Concretely, Parwati believed that Buddhist feminist theology can help to achieve equality and liberation. Drawing on history, she pointed out that women were active Buddhist leaders in the Hindu-Buddhist kingdoms of Srivijaya and Majapahit, and remained important leaders during the Dutch colonial and independence periods. Her linear historical narrative of Buddhist feminism serves to justify that Buddhism – and the participation of Buddhist women – had long been a part of Indonesian history.

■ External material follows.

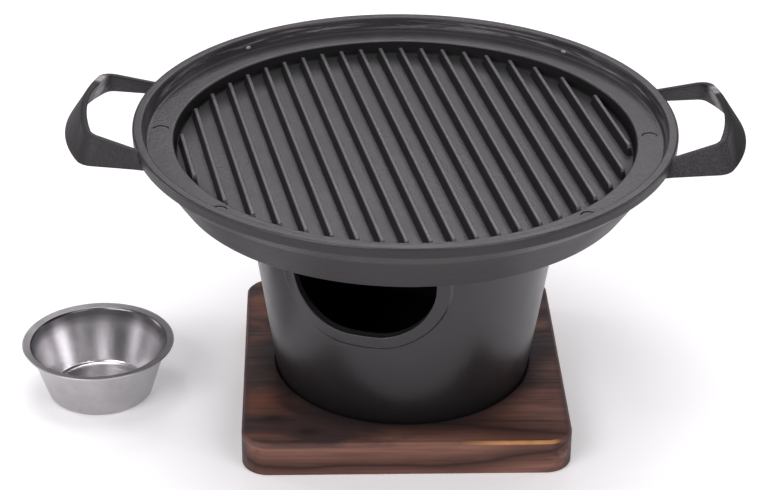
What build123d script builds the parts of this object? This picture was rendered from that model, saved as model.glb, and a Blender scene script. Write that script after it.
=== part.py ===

In addition, Parwati tapped into Buddhist doctrines to claim that the Avalokiteśvara in Chinese Mahāyāna Buddhism and the Tara in Tibetan Tantrayāna Buddhism are a glorification of ‘feminine divinity’ in Buddhism. She suggests that the Mahāyāna concept of prajñāpāramitā, which refers to the ‘perfection of wisdom’, is personified as the ‘mother of all Buddhas’, which gives birth to the ‘noble teachings for humanity.’ Therefore, Parwati is critical of the Theravāda tradition, which opposes the ordination of women into the Sangha.

Parwati’s Buddhist feminist theology became a key teaching in the Indonesian Buddhayāna movement. In addition to serving as the chairwoman of WBI, she was also appointed as the rector of the Institute of Buddhist Studies in Ampel, the president of the Vimala Dharma Vihara Foundation in Bandung, and the vice president of the Indonesia Buddhayāna Council.

The case of Parwati helps us better understand women’s agency in promoting Buddhism and advocating gender equality in the world’s largest Muslim nation. More attention is needed to examine the much-neglected role of minority Buddhist women in the Muslim-majority countries of maritime Southeast Asia. These numerous Buddhist women’s stories remain to be told.